▸ **Instructions for the task**: Copy every line of the listing exactly.
----
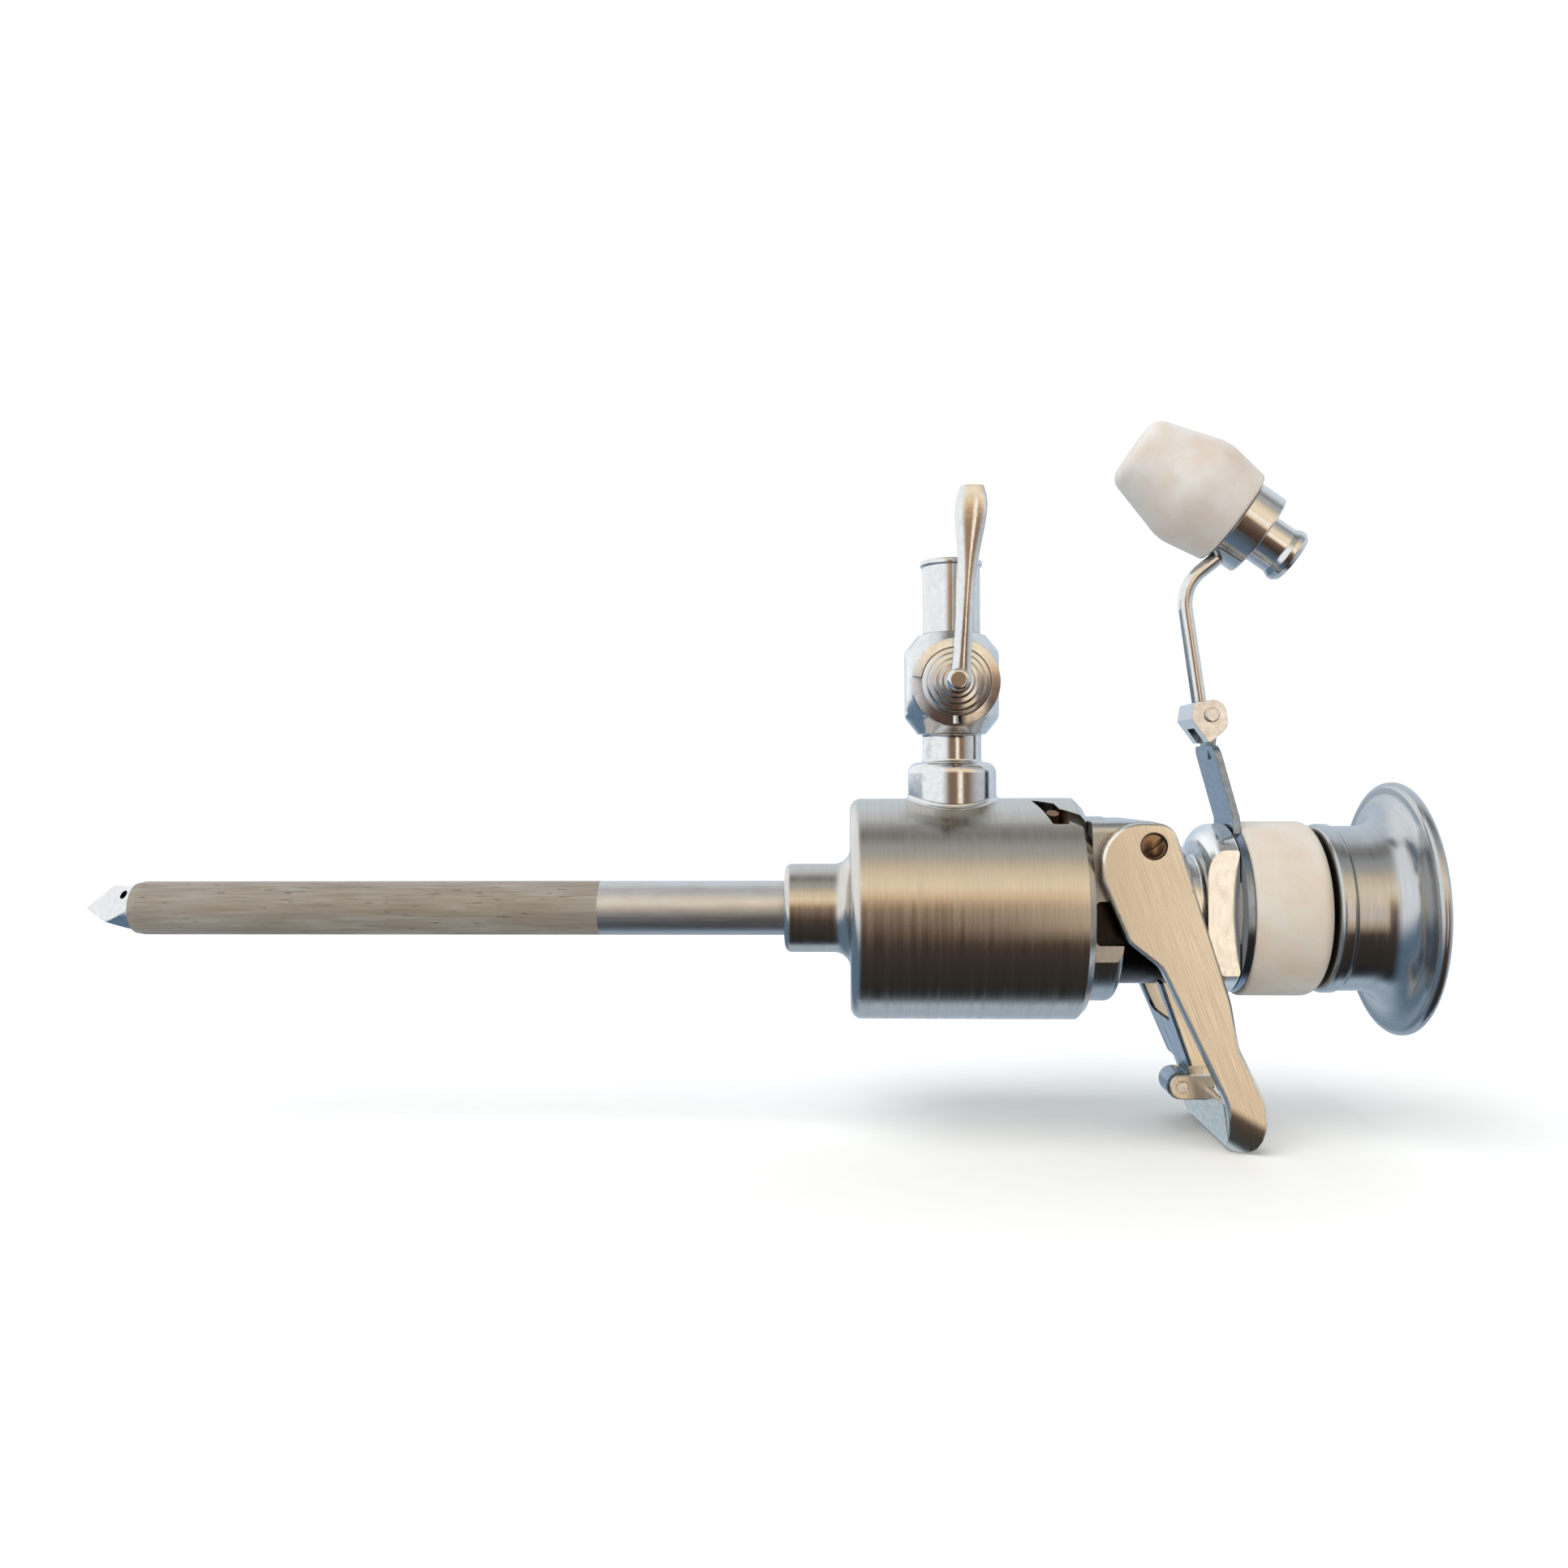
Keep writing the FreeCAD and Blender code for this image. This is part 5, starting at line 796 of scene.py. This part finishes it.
class TROCAR_OT_reducer(bpy.types.Operator):
    """Finishes the swivelling arm and the reducer that it carries"""

    bl_idname = "trocar.reducer"
    bl_label = "Arm and reducer"

    def execute(self, context):
        steel, polymer = context.scene.trocar_steel, context.scene.trocar_polymer
        paint(bright_steel("buffed_fork_steel", steel.bright, steel, (0.12, 0.26)),
              "arm_hinge_pin", "hinge_fork")
        paint(bright_steel("blued_arm_steel", steel.blued, steel, (0.14, 0.28)), "clip_arm")
        paint(bright_steel("buffed_rod_steel", steel.bright, steel), "reducer_rod")
        paint(lathe_brushed_steel("turned_reducer_steel", steel.bright, steel, (0.06, 0.14),
                                  REDUCER_PLACE, (0, REDUCER_LEAN, 0)), "reducer_body")
        paint(moulded_silicone("moulded_reducer_silicone", polymer.pearl, polymer.pearl_aged,
                               REDUCER_CLOUDS), "reducer_cap")
        return {"FINISHED"}


class TROCAR_OT_obturator(bpy.types.Operator):
    """Finishes the obturator: its tip, shaft and head"""

    bl_idname = "trocar.obturator"
    bl_label = "Obturator"

    def execute(self, context):
        steel = context.scene.trocar_steel
        paint(bright_steel("ground_tip_steel", steel.bright, steel, (0.1, 0.2)), "obturator_tip",
              "obturator_shaft")
        paint(lathe_brushed_steel("satin_head_steel", steel.satin, steel, (0.16, 0.28)),
              "obturator_head")
        return {"FINISHED"}


class TROCAR_PT_panel(bpy.types.Panel):
    """The trocar's pieces, in the sidebar"""

    bl_label = "Trocar finish"
    bl_idname = "TROCAR_PT_panel"
    bl_space_type = "VIEW_3D"
    bl_region_type = "UI"
    bl_category = PANEL_TAB

    def draw(self, context):
        for operator in OPERATORS:
            self.layout.operator(operator.bl_idname)


OPERATORS = (
    TROCAR_OT_stage, TROCAR_OT_cannula, TROCAR_OT_housing, TROCAR_OT_stopcock,
    TROCAR_OT_valve_core, TROCAR_OT_flap, TROCAR_OT_lever, TROCAR_OT_neck, TROCAR_OT_reducer,
    TROCAR_OT_obturator,
)
SETTINGS = (
    ("trocar_stage", StageSettings), ("trocar_steel", SteelSettings),
    ("trocar_polymer", PolymerSettings), ("trocar_details", DetailSettings),
)


def register():
    for name, group in SETTINGS:
        bpy.utils.register_class(group)
        setattr(bpy.types.Scene, name, bpy.props.PointerProperty(type=group))
    for operator in OPERATORS:
        bpy.utils.register_class(operator)
    bpy.utils.register_class(TROCAR_PT_panel)


def unregister():
    bpy.utils.unregister_class(TROCAR_PT_panel)
    for operator in reversed(OPERATORS):
        bpy.utils.unregister_class(operator)
    for name, group in reversed(SETTINGS):
        delattr(bpy.types.Scene, name)
        bpy.utils.unregister_class(group)


def main():
    register()
    bpy.ops.trocar.stage()
    bpy.ops.trocar.cannula()
    bpy.ops.trocar.housing()
    bpy.ops.trocar.stopcock()
    bpy.ops.trocar.valve_core()
    bpy.ops.trocar.flap()
    bpy.ops.trocar.lever()
    bpy.ops.trocar.neck()
    bpy.ops.trocar.reducer()
    bpy.ops.trocar.obturator()


if __name__ == "__main__":
    main()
----
▸ **Answer**:
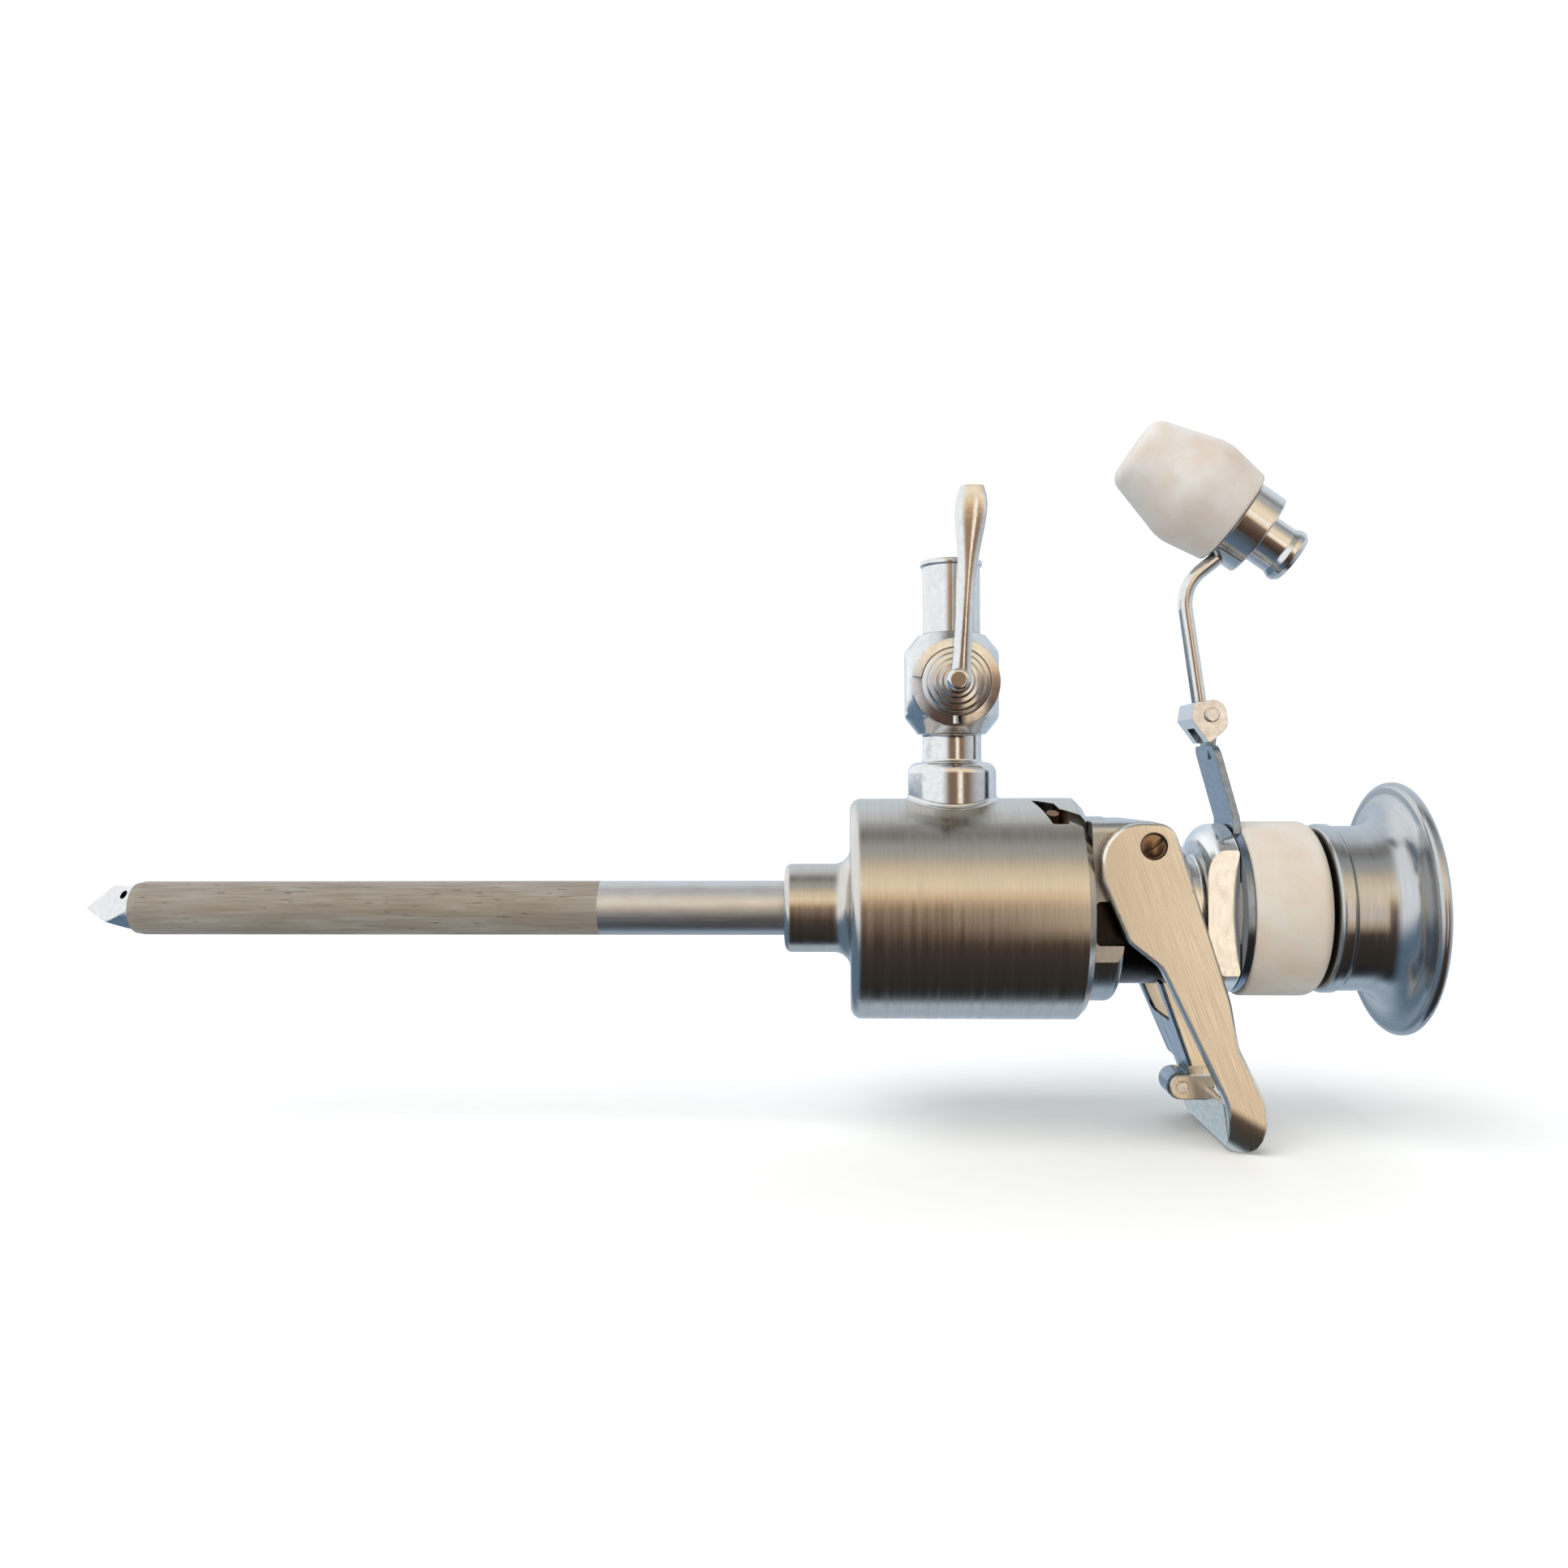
Keep writing the FreeCAD and Blender code for this image. This is part 5, starting at line 796 of scene.py. This part finishes it.
class TROCAR_OT_reducer(bpy.types.Operator):
    """Finishes the swivelling arm and the reducer that it carries"""

    bl_idname = "trocar.reducer"
    bl_label = "Arm and reducer"

    def execute(self, context):
        steel, polymer = context.scene.trocar_steel, context.scene.trocar_polymer
        paint(bright_steel("buffed_fork_steel", steel.bright, steel, (0.12, 0.26)),
              "arm_hinge_pin", "hinge_fork")
        paint(bright_steel("blued_arm_steel", steel.blued, steel, (0.14, 0.28)), "clip_arm")
        paint(bright_steel("buffed_rod_steel", steel.bright, steel), "reducer_rod")
        paint(lathe_brushed_steel("turned_reducer_steel", steel.bright, steel, (0.06, 0.14),
                                  REDUCER_PLACE, (0, REDUCER_LEAN, 0)), "reducer_body")
        paint(moulded_silicone("moulded_reducer_silicone", polymer.pearl, polymer.pearl_aged,
                               REDUCER_CLOUDS), "reducer_cap")
        return {"FINISHED"}


class TROCAR_OT_obturator(bpy.types.Operator):
    """Finishes the obturator: its tip, shaft and head"""

    bl_idname = "trocar.obturator"
    bl_label = "Obturator"

    def execute(self, context):
        steel = context.scene.trocar_steel
        paint(bright_steel("ground_tip_steel", steel.bright, steel, (0.1, 0.2)), "obturator_tip",
              "obturator_shaft")
        paint(lathe_brushed_steel("satin_head_steel", steel.satin, steel, (0.16, 0.28)),
              "obturator_head")
        return {"FINISHED"}


class TROCAR_PT_panel(bpy.types.Panel):
    """The trocar's pieces, in the sidebar"""

    bl_label = "Trocar finish"
    bl_idname = "TROCAR_PT_panel"
    bl_space_type = "VIEW_3D"
    bl_region_type = "UI"
    bl_category = PANEL_TAB

    def draw(self, context):
        for operator in OPERATORS:
            self.layout.operator(operator.bl_idname)


OPERATORS = (
    TROCAR_OT_stage, TROCAR_OT_cannula, TROCAR_OT_housing, TROCAR_OT_stopcock,
    TROCAR_OT_valve_core, TROCAR_OT_flap, TROCAR_OT_lever, TROCAR_OT_neck, TROCAR_OT_reducer,
    TROCAR_OT_obturator,
)
SETTINGS = (
    ("trocar_stage", StageSettings), ("trocar_steel", SteelSettings),
    ("trocar_polymer", PolymerSettings), ("trocar_details", DetailSettings),
)


def register():
    for name, group in SETTINGS:
        bpy.utils.register_class(group)
        setattr(bpy.types.Scene, name, bpy.props.PointerProperty(type=group))
    for operator in OPERATORS:
        bpy.utils.register_class(operator)
    bpy.utils.register_class(TROCAR_PT_panel)


def unregister():
    bpy.utils.unregister_class(TROCAR_PT_panel)
    for operator in reversed(OPERATORS):
        bpy.utils.unregister_class(operator)
    for name, group in reversed(SETTINGS):
        delattr(bpy.types.Scene, name)
        bpy.utils.unregister_class(group)


def main():
    register()
    bpy.ops.trocar.stage()
    bpy.ops.trocar.cannula()
    bpy.ops.trocar.housing()
    bpy.ops.trocar.stopcock()
    bpy.ops.trocar.valve_core()
    bpy.ops.trocar.flap()
    bpy.ops.trocar.lever()
    bpy.ops.trocar.neck()
    bpy.ops.trocar.reducer()
    bpy.ops.trocar.obturator()


if __name__ == "__main__":
    main()